Speaker Newt Gingrich advised that "every citizen ought to slow down, relax and wait for the facts to develop".

In the White House, political aides aghast at the initial weak, legalistic responses of the President advised a much more robust defence in a special press conference before next Tuesday's State of the Union address. But the President's attorneys caled for caution, aware that there could be more unexploded mines in their client's background which he has not yet revealed.

And yet how strong is the evidence against the self-styled Comeback Kid? Some 20 hours of tapes of talk between a young, flirtatious woman with a head turned by proximity to power and an older woman who has a grudge against the Clinton White House where she once worked.

Who do you trust here? Ms Lewinsky on the tapes says at one stage that she has "lied all her life". She has also sworn on oath that "I have never had a sexual relationship with the President . . . I have the utmost respect for the President, who always behaved appropriately in my presence."

Yet on the tapes she agonises that she is going to be "screwed" over committing perjury to protect the President. He advised her to go to Vernon Jordan, the President's close confidant and adviser, regarded as one of the most powerful movers and shakers in behind-the-scenes Washington.
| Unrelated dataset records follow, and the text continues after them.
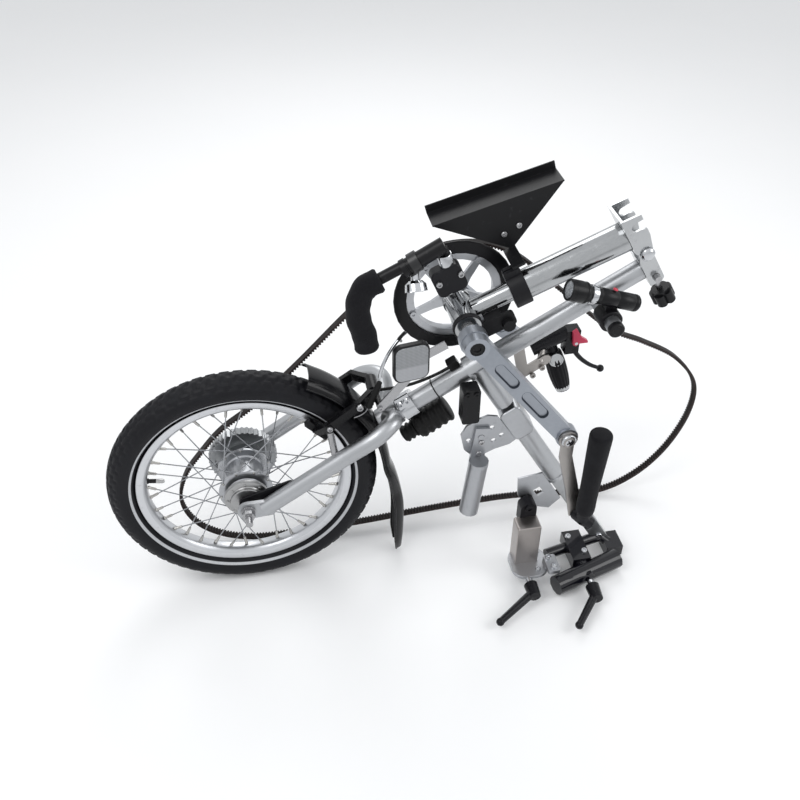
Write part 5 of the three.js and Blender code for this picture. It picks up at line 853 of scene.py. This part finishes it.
def ribbed(profile, centre, axis, count, depth):
    """A turned shape whose side has ribs along the axis."""
    points, faces = turn(profile, centre, axis)
    centre, axis = Vector(centre), Vector(axis).normalized()
    side = axis.orthogonal().normalized()
    other = axis.cross(side)
    moved = []
    for point in points:
        along = (point - centre).dot(axis)
        away = point - centre - axis * along
        angle = math.atan2(away.dot(other), away.dot(side))
        moved.append(point - away.normalized() * (depth * (0.5 + 0.5 * math.cos(angle * count)))
                     if away.length > 8 else point)
    return moved, faces


shifter_profile = [(17 * wide, shifter_line.length * along) for wide, along in shifter_shares]
built("shifter_sleeve", [ribbed(shifter_profile, shifter_from, shifter_line, 16, 0.9)], grip_rubber,
      "shifter", ["twist_shifter"], sharp=50)

shifter_line = shifter_line.normalized()
window_out = Vector((-0.043, -0.954, 0.296))
window_place = shifter_from + shifter_line * 12 + window_out * 13.5
window_steel = metal("window_plate", (0.52, 0.53, 0.54), 0.2)
window_profile = [(0, -4), (12.2, -4), (12.4, 1.2), (11.4, 2.6), (10, 2.9), (9.6, 2.2), (0, 2.5)]
built("gear_window", [turn(window_profile, window_place, window_out, 48)], window_steel, "far_handle",
      sharp=30)
clear_ring, nodes = finish("clear_ring_plastic")
nodes.surface({"Base Color": nodes.blend(nodes.noise(80, 4), (0.42, 0.43, 0.44), (0.62, 0.63, 0.64)),
               "Roughness": 0.2, "Coat Weight": 0.6, "Normal": nodes.bump(nodes.noise(500), 0.0001)})
end_ring_profile = [(8, 66), (12.6, 66), (13.1, 67), (12.6, 71.5), (11.4, 73), (8, 73), (8, 66)]
built("shifter_end_ring", [turn(end_ring_profile, shifter_from, shifter_line, 48)], clear_ring, "shifter")

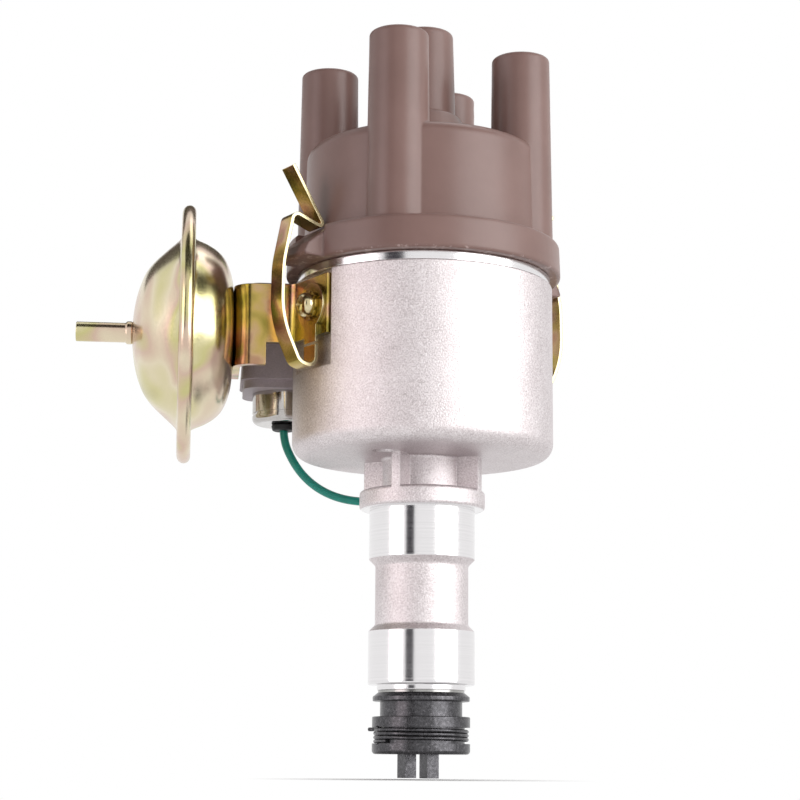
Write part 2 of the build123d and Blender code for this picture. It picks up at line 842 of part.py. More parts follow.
def link_outline():
    # the flat link seen from above: straight through the wall, then cranked over to the plate pin
    path = FilletPolyline(
        (-diaphragm_x + 2.0, vacuum_y),
        (link_crank_x, vacuum_y),
        (plate_pin_x - 3.0, plate_pin_y - 1.0),
        radius=link_crank_round,
    )
    return strip(Pos(0, 0, vacuum_z) * path, link_thickness, link_width, (0, 0, 1))


def vacuum_link():
    # the link with the slotted eye of the plate pin
    body = link_outline()
    eye_length = link_slot_travel + 2 * (plate_pin_radius + 2.2)
    eye_place = Pos(plate_pin_x, plate_pin_y - link_slot_travel / 2, vacuum_z - link_thickness / 2)
    eye = SlotOverall(eye_length, 2 * (plate_pin_radius + 2.0), rotation=90)
    body += extrude(eye_place * eye, link_thickness)
    slot_length = link_slot_travel + 2 * (plate_pin_radius + slide_gap)
    slot = SlotOverall(slot_length, 2 * (plate_pin_radius + slide_gap), rotation=90)
    body -= extrude(eye_place * Pos(0, 0, -1) * slot, link_thickness + 2)
    return body


def hub_plates():
    # the two cups that grip the middle of the diaphragm, riveted to the link
    middle = diaphragm_x
    return vacuum_turned(
        [
            (0, middle - hub_plate_thickness),
            (hub_plate_radius - 1.5, middle - hub_plate_thickness),
            (hub_plate_radius, middle),
            (hub_plate_radius, middle + hub_plate_thickness),
            (3.0, middle + hub_plate_thickness),
            (3.0, middle + hub_plate_thickness + 1.4),
            (0, middle + hub_plate_thickness + 1.4),
        ],
        [0, 0.8, 0.5, 0.3, 0, 0.5, 0],
    )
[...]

Mr Jordan has admitted trying to get jobs for Miss Lewinsky and introducing her to a lawyer. But he told the media: "I want to say to you absolutely and unequivocally that Ms Lewinsky told me in no uncertain terms that she did not have a sexual relationship with the President. At no time did I ever say, suggest or intimate to her that she should lie."

Mrs Tripp's past is now being combed over by the media. It now emerges that she was part of Richard Nixon's dirty-tricks campaign back in 1972 when he rubbished George McGovern. But she has also had long spells as a conscientious employee in the White House and the Pentagon.

Many Americans would like to believe that Mr Clinton is also the victim of a smear campaign by Republican opponents. But it is getting harder.